→ STATED EXERCISE: Reproduce, word for word, only the lines from the one containing "# On the screw" through the one containing "depsgraph = bpy.context.evaluated_depsgraph_get()", both included.

→ DATA EXTRACT:
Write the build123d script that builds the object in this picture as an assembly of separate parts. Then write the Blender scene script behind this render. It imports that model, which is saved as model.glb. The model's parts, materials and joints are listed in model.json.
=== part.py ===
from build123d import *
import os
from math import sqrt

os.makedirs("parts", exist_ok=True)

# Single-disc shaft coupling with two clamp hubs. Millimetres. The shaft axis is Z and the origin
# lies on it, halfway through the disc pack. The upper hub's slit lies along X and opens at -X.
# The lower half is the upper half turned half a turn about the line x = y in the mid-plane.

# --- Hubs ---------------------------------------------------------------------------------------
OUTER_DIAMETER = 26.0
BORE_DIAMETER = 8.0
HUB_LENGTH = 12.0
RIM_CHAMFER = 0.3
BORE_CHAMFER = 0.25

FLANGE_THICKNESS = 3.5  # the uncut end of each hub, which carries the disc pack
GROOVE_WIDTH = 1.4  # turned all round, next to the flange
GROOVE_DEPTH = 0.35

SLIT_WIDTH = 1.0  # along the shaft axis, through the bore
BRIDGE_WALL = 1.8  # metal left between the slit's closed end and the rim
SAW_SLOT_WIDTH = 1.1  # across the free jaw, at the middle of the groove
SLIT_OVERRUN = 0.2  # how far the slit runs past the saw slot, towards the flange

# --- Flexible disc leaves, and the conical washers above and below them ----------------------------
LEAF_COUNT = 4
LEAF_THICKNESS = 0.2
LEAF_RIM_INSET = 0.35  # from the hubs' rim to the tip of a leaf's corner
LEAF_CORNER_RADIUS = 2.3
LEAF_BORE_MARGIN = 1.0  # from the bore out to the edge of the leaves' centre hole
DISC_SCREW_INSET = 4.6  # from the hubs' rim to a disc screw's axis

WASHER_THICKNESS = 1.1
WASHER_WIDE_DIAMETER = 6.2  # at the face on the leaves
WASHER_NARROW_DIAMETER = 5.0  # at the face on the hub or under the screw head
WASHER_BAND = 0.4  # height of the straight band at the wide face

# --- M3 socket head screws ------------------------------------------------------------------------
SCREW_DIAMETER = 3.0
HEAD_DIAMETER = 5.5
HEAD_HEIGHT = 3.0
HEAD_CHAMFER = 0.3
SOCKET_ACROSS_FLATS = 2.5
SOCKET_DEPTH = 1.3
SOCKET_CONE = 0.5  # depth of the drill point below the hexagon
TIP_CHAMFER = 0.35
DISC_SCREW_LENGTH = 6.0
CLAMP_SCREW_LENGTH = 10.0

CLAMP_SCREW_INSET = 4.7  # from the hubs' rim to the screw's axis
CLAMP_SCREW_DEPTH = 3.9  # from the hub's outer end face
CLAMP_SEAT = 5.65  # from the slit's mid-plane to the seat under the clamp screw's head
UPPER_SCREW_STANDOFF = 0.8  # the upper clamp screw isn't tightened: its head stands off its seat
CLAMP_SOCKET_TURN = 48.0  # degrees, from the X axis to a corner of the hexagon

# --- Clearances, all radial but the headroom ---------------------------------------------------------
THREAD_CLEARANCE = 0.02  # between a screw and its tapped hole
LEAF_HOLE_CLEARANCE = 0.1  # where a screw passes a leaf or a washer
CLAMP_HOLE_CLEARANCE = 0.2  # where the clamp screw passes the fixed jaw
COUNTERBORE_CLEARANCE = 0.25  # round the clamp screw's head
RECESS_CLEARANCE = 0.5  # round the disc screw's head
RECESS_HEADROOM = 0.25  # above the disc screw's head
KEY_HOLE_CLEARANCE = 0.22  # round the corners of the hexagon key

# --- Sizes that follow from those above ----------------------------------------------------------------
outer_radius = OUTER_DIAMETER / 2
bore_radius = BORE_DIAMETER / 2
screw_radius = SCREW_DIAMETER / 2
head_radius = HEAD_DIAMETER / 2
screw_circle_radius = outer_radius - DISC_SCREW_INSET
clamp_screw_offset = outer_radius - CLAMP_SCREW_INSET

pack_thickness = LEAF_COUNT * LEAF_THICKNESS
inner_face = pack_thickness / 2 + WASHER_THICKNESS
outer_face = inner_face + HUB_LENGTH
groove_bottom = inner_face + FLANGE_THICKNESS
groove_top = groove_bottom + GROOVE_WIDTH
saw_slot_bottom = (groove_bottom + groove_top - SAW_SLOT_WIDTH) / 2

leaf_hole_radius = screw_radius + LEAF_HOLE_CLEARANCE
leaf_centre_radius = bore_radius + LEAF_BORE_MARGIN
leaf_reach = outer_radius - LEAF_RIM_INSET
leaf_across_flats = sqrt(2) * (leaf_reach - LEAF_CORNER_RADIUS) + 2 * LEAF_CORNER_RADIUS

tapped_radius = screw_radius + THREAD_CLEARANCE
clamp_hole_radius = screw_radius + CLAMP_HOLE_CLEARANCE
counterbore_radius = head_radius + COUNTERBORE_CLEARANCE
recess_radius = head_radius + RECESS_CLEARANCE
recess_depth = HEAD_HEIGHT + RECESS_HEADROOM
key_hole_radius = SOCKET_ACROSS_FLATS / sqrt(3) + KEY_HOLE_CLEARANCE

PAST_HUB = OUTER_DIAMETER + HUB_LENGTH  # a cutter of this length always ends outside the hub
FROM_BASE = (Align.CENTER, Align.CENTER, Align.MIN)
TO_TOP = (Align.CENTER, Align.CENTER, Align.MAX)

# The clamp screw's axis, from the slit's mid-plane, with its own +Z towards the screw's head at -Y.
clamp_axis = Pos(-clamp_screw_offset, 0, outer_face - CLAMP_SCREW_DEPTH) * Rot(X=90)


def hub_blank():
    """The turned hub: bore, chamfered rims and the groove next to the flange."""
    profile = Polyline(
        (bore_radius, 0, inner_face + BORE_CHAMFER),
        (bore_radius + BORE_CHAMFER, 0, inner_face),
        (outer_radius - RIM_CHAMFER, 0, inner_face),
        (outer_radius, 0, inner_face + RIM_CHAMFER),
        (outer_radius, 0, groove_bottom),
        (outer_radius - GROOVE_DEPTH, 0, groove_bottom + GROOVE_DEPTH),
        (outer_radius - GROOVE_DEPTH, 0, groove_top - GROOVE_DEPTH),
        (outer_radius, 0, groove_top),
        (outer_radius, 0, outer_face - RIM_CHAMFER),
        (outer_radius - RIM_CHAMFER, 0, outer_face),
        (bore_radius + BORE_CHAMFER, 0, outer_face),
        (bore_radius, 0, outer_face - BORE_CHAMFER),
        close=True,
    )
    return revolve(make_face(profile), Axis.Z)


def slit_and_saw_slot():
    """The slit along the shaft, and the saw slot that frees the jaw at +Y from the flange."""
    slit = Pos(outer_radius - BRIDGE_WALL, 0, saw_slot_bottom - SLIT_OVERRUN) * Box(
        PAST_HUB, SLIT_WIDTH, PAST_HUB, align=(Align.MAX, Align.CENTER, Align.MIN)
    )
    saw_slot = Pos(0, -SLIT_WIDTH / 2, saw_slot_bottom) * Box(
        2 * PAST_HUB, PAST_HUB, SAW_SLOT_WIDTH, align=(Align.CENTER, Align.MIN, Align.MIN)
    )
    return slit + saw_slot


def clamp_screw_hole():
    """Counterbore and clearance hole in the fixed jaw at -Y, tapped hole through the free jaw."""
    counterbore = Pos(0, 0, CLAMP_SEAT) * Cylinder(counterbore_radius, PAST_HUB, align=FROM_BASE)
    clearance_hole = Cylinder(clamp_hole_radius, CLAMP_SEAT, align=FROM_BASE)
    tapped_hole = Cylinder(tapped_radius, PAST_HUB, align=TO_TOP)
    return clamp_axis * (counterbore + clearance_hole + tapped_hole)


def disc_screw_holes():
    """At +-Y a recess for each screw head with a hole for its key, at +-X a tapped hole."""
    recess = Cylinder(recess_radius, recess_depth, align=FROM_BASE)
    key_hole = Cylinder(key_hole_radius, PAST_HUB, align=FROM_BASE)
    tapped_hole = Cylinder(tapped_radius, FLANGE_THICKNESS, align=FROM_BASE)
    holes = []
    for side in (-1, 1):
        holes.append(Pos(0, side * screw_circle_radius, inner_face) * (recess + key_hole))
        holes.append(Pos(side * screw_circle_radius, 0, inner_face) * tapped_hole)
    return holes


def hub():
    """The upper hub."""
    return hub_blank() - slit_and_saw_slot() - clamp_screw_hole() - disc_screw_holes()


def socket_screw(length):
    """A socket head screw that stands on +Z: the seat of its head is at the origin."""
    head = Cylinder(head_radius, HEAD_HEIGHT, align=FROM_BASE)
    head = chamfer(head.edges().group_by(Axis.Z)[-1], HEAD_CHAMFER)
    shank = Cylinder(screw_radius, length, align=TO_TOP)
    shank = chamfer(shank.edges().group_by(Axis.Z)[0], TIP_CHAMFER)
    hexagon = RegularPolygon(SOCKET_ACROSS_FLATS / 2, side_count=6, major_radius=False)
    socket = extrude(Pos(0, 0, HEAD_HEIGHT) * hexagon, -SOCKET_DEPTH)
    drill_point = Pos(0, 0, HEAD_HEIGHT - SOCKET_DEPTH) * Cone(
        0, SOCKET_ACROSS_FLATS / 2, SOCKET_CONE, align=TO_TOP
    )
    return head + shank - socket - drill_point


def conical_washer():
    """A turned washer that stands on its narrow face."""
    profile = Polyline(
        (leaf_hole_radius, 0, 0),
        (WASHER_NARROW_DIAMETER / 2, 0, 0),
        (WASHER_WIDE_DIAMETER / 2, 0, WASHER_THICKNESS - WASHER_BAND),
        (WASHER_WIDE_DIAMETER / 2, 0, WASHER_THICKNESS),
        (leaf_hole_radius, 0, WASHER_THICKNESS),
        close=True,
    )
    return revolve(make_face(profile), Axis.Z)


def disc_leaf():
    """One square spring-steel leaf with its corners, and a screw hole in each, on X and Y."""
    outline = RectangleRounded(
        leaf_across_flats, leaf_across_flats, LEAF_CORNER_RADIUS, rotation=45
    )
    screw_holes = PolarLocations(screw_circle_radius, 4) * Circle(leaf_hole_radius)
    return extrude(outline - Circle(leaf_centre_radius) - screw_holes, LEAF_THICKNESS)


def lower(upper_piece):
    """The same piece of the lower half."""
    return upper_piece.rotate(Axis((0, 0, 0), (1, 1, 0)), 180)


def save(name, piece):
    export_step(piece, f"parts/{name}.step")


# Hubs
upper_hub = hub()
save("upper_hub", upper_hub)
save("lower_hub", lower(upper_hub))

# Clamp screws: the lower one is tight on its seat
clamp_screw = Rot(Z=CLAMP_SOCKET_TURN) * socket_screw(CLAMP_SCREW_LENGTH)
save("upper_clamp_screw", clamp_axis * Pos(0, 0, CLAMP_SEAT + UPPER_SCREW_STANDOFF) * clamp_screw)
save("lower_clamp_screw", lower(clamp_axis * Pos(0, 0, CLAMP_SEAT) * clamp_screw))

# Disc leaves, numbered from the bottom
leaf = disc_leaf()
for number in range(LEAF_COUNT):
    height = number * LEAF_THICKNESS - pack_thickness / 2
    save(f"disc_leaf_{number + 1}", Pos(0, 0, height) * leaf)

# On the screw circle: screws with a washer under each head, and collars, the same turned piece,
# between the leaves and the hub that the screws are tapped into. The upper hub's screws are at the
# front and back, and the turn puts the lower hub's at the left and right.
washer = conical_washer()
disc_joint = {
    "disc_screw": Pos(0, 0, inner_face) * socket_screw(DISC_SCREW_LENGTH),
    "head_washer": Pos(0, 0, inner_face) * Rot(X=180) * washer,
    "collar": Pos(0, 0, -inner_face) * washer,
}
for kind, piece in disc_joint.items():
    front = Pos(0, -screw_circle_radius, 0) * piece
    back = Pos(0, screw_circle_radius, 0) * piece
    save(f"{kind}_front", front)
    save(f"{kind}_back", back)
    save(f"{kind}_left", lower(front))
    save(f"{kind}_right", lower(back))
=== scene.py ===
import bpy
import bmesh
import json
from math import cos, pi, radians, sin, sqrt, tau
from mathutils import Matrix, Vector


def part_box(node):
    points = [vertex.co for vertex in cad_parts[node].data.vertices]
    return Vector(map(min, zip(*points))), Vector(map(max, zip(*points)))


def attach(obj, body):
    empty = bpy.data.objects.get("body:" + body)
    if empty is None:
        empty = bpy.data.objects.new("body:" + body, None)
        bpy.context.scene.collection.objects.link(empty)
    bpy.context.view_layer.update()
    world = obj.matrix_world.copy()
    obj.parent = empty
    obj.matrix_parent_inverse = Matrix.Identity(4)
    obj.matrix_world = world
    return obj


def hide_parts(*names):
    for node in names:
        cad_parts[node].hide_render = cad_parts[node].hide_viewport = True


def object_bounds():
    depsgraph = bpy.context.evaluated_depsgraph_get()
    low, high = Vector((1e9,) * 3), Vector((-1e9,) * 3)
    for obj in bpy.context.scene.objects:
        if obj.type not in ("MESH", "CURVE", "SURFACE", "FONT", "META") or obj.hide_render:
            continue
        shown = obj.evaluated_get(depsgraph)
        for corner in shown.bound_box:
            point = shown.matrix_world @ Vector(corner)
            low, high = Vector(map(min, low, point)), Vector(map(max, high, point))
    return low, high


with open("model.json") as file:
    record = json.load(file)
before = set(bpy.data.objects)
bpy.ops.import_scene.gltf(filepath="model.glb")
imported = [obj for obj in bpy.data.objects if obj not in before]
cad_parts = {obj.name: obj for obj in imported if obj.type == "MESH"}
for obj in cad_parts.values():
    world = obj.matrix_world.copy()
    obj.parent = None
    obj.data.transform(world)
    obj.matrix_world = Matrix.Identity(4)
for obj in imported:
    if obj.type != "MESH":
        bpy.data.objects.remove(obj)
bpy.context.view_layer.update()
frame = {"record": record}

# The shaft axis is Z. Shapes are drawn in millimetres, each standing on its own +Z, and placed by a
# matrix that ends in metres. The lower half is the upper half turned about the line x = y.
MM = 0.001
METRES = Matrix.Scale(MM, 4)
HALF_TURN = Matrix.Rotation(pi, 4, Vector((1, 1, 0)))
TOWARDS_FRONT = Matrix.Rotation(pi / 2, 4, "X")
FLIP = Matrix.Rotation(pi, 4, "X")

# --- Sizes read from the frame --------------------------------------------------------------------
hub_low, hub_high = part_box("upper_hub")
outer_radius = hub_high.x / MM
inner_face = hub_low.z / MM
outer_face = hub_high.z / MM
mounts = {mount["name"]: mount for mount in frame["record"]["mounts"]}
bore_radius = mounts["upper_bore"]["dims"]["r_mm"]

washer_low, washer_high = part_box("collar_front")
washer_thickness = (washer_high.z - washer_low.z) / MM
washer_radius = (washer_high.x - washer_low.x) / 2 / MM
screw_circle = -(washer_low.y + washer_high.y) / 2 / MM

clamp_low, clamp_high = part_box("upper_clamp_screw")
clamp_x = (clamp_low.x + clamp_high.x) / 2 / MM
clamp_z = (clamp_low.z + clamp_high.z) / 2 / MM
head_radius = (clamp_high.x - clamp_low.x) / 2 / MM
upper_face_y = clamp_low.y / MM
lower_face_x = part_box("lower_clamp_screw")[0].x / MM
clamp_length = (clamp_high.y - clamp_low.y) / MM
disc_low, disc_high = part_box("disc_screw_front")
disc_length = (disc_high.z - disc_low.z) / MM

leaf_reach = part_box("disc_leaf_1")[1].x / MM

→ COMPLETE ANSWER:
# On the screw circle: screws with a washer under each head, and collars, the same turned piece,
# between the leaves and the hub that the screws are tapped into. The upper hub's screws are at the
# front and back, and the turn puts the lower hub's at the left and right.
washer = conical_washer()
disc_joint = {
    "disc_screw": Pos(0, 0, inner_face) * socket_screw(DISC_SCREW_LENGTH),
    "head_washer": Pos(0, 0, inner_face) * Rot(X=180) * washer,
    "collar": Pos(0, 0, -inner_face) * washer,
}
for kind, piece in disc_joint.items():
    front = Pos(0, -screw_circle_radius, 0) * piece
    back = Pos(0, screw_circle_radius, 0) * piece
    save(f"{kind}_front", front)
    save(f"{kind}_back", back)
    save(f"{kind}_left", lower(front))
    save(f"{kind}_right", lower(back))
=== scene.py ===
import bpy
import bmesh
import json
from math import cos, pi, radians, sin, sqrt, tau
from mathutils import Matrix, Vector


def part_box(node):
    points = [vertex.co for vertex in cad_parts[node].data.vertices]
    return Vector(map(min, zip(*points))), Vector(map(max, zip(*points)))


def attach(obj, body):
    empty = bpy.data.objects.get("body:" + body)
    if empty is None:
        empty = bpy.data.objects.new("body:" + body, None)
        bpy.context.scene.collection.objects.link(empty)
    bpy.context.view_layer.update()
    world = obj.matrix_world.copy()
    obj.parent = empty
    obj.matrix_parent_inverse = Matrix.Identity(4)
    obj.matrix_world = world
    return obj


def hide_parts(*names):
    for node in names:
        cad_parts[node].hide_render = cad_parts[node].hide_viewport = True


def object_bounds():
    depsgraph = bpy.context.evaluated_depsgraph_get()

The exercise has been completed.